2016-04-16 09:11:00

Papa a Lesbo: viaggio segnato da tristezza, profughi non sono numeri


Il Papa è giunto nell'isola greca di Lesbo: l'aereo è atterrato verso le 9.05 ora italiana. “E’ un viaggio un po’ diverso dagli altri – ha detto il Papa ai giornalisti durante il volo - Nei viaggi apostolici noi andiamo a fare tante cose: vedere la gente, parlare… Anche, c’è la gioia dell’incontro. Questo è un viaggio segnato dalla tristezza e questo è importante: è un viaggio triste. Noi andiamo ad incontrare la catastrofe umanitaria più grande dopo la Seconda Guerra Mondiale.
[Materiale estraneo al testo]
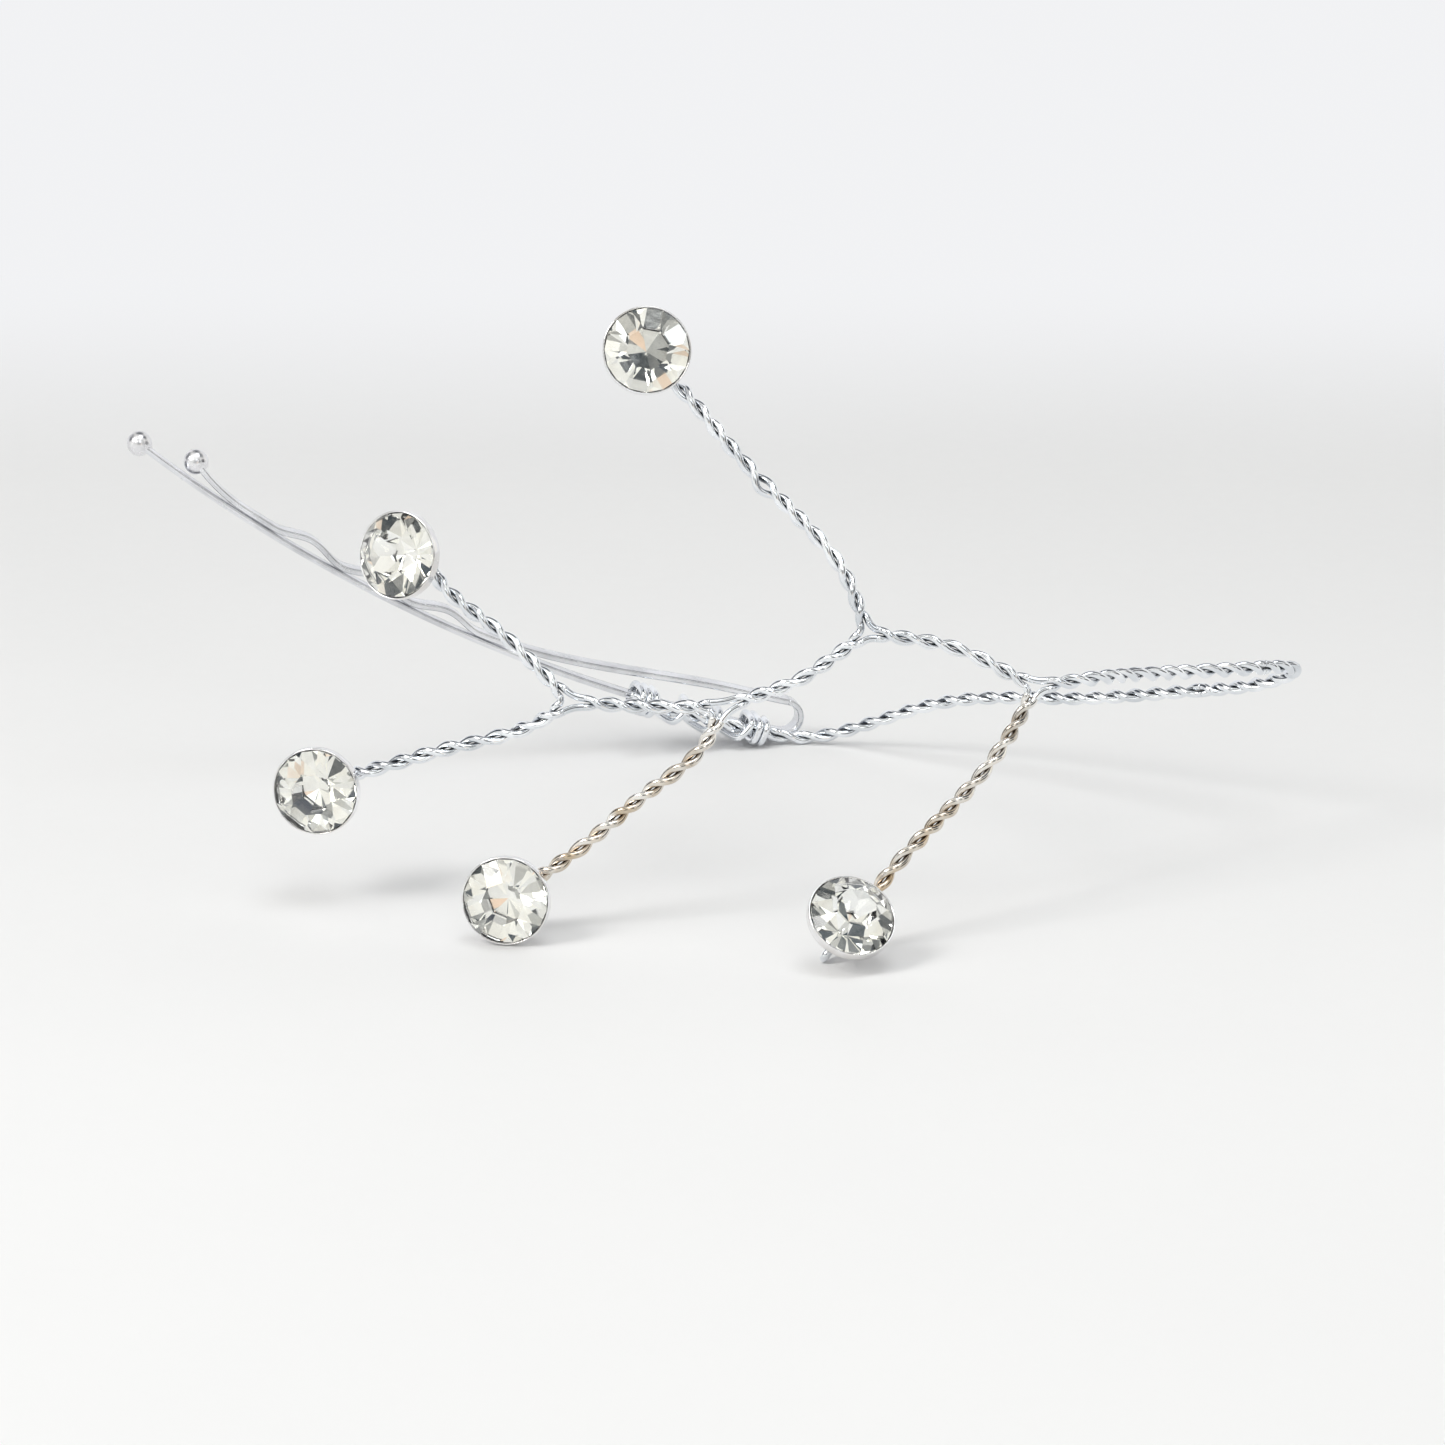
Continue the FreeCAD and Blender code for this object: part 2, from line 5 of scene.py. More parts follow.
import bmesh
import bpy
import numpy as np
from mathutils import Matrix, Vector


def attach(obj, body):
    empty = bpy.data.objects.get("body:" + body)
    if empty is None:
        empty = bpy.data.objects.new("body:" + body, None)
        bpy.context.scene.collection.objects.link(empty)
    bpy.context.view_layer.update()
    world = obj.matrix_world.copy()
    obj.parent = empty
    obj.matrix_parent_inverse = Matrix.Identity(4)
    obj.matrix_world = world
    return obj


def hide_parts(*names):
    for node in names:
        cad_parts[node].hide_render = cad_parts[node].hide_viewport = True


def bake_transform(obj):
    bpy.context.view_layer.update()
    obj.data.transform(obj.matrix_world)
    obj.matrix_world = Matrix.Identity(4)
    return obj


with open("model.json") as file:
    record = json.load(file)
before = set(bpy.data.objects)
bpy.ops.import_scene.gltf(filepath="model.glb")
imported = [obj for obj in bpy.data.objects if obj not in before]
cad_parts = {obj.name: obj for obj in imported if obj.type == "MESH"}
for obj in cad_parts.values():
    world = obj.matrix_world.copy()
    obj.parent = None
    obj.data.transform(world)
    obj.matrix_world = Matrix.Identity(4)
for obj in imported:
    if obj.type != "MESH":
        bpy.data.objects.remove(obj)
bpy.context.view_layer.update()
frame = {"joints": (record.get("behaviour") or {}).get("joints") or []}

MM = 0.001

# ---------------------------------------------------------------- dimensions, mm and degrees
# The twisted wire
STRAND_RADIUS = 0.21
STRAND_OFFSET = 0.213        # from a pair's axis to each strand's centre
TWIST_PITCH = 2.8
EASE_LENGTH = 0.6            # where the twist starts and stops
END_TWIST = 0.9              # extra turn, in radians, where a run leaves its junction
END_LENGTH = 1.1
SAMPLES_PER_MM = 14
UNEVEN_ENDS = 2.0            # each end of a run that stays even
UNEVEN_PHASE = 0.34          # radians
UNEVEN_STRAND = 0.08         # radians
UNEVEN_OFFSET = 0.022
GROOVE_DEPTH = 0.09          # this near to the pair's axis the painted shade on a strand is darkest
GROOVE_EDGE = 0.15           # and the painted shade is gone this much further out

# The junctions' open eyes
FOOT_OFFSET = 0.25
EYE_TURN = 0.17

# The stones
STONE_RADIUS = 2.36
TABLE_RADIUS = 1.2
GIRDLE_TOP = 0.05
GIRDLE_BOTTOM = -0.08
CROWN_TOP = 0.95
PAVILION_TIP = -2.0
PAVILION_BREAK = 0.72
STONE_SIDES = 16

# The cups and the tunnels on their backs
CUP_RADIUS = 2.48
CUP_WALL = 0.1
CUP_SEGMENTS = 96
CUP_FILLET = 0.12
SHOULDER = 0.1               # how far the cup's shoulder is rounded in from its skirt
LIP_RADIUS = 0.05
LIP_TOP = 0.03
WALL_BOTTOM = -0.55
BASE_Z = -2.18
BASE_RADIUS = 1.05
BASE_EYELET = 0.02
TUNNEL_BORE = 0.25
TUNNEL_RADIUS = 0.38
TUNNEL_CHAMFER = 0.02
TUNNEL_CHAMFER_LENGTH = 0.03
TUNNEL_LENGTH = 2.0
TUNNEL_Z = -2.49
TUNNEL_SIDES = 28
LEAD_LENGTH = 0.2            # straight wire past each end of a tunnel
LOOP_CLEARANCE = 0.02

# The hair pin
STRIP_THICKNESS = 0.36
STRIP_WIDTH = 1.25
STRIP_CORNER = 0.12
BOW_RADIUS = 100.0
FIXED_LEG_LENGTH = 44.2
SPRING_LEG_LENGTH = 40.8
HEAD_RADIUS = 1.0
LEG_GAP = 0.06
CLOSING_START = 3.0
CLOSING_END = 20.0
WAVE_END = 34.4
WAVE_COUNT = 3
WAVE_HEIGHT = 0.5
FLARE_START = 36.5
FLARE_RISE = 0.75
BEAD_RADIUS = 0.74
BEAD_SETBACK = 0.2
BEAD_DENT = 0.012

# The wraps that bind the sprig's tail to the pin
WRAP_CLEARANCE = 0.03
WRAP_PLACES = [1.3, 1.76, 2.22, 4.3, 6.4, 8.5, 8.96, 9.42]
WRAP_STEPS = 64
TAIL_START = 0.4
TAIL_END = 10.0
TAIL_GAP = 0.05


def V(*c):
    return np.array(c, float)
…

Andiamo – e lo vedremo – da tante gente che soffre, che non sa dove andare, che è dovuta fuggire. E andremo anche ad un cimitero: il mare. Tanta gente lì è annegata. Lo dico non per amareggiare, non per amarezza, ma perché anche il vostro lavoro di oggi possa trasmettere nei vostri media lo stato d’animo con cui io faccio questo viaggio. Grazie di accompagnarmi. Grazie tante!”.

Il Papa ringrazia la Grecia per la sua generosità
Lo scopo principale di questa visita è quello di "portare conforto a tanti profughi", afferma il Pontefice nel messaggio al Presidente della Repubblica italiana Sergio Mattarella inviato nel lasciare il suolo italiano. E in un tweet il Papa afferma: "I profughi non sono numeri, sono persone: sono volti, nomi, storie, e come tali vanno trattati". Ad accogliere Francesco a Lesbo sono stati il premier greco Tsipras, il Patriarca di Costantinopoli Bartolomeo e l’arcivescovo di Atene e di tutta la Grecia Ieronymos. Parlando con Tsipras, il Papa ha detto di essere venuto anche per ringraziare il popolo greco per la sua generosità. La Grecia - ha detto - è culla dell’umanità e si vede che continua a dare un esempio di umanità e a mostrare coraggiosamente questa generosità. Il premier greco, da parte sua, ha voluto dire grazie a Papa Francesco per il suo messaggio contro la guerra e per invocare l'accoglienza in un momento in cui altri leader cristiani alzano le barriere in Europa. Il servizio di Francesca Sabatinelli:

Sarà uno di quei gesti, la visita di Papa Francesco oggi a Lesbo, che, come lui stesso disse lo scorso Giovedì Santo al Centro di accoglienza per richiedenti asilo di Castelnuovo di Porto, parlano più delle parole. Trascorrerà una manciata di ore in quella terra greca, le cui luci di sera si possono scorgere dalla costa turca. Un braccio di mare troppo corto per non tentare di prendere il largo in cerca di salvezza in Europa. Di morti, quel mare Egeo, ne ha conosciuti molti negli ultimi mesi: il Papa, il Patriarca Bartolomeo e l’arcivescovo Ieronymos, riuniti nel porto dell’isola, rivolgeranno alle vittime le loro preghiere e il lancio nel mare di tre corone di alloro. Il pensiero a chi non ce l’ha fatta sarà il momento finale della visita, che si concentrerà soprattutto su chi invece la speranza di ritrovare una vita ancora ce l’ha: sui migranti, che siano rifugiati, richiedenti asilo o economici, perché il Papa non ha mai fatto le distinzioni tanto care invece alla politica.

Francesco li abbraccerà nel centro di Moria, divenuto famoso dopo l’accordo Ue-Ankara, che l’ha trasformato in quello che le organizzazioni umanitarie tutte definiscono un luogo di detenzione. Lì incontrerà i minorenni e poi una delegazione di ospiti del centro, pranzerà con alcuni di loro, rivolgerà loro delle parole, così come faranno anche Bartolomeo e Ieronymos. Sarà un discorso piccolo, forse, per via della brevità della stessa visita, ma che li farà sentire fratelli, perché le parole che Francesco in passato ha utilizzato per loro sono sempre state di grande amore e di grande accoglienza. In questa visita non si dovrà leggere alcun significato politico, nessuna polemica con l’Unione Europea, che pure continua a chiudere e respingere, ma solo la misericordia del Papa per queste persone alle quali non si può e non si deve negare il diritto di cercare la salvezza. E anche la sua vicinanza al popolo dell'isola di Lesbo, dal quale continua ad arrivare un grande esempio di umanità e generosità. Un grande gesto, dunque, dal profondo significato umanitario ed ecumenico che, seppur indirettamente, non potrà non spingere le coscienze a chiedersi se ancora ricordiamo che, come ci ha detto Francesco, anche Gesù fu profugo e la sua condizione “segnata da paura, incertezza, disagi”.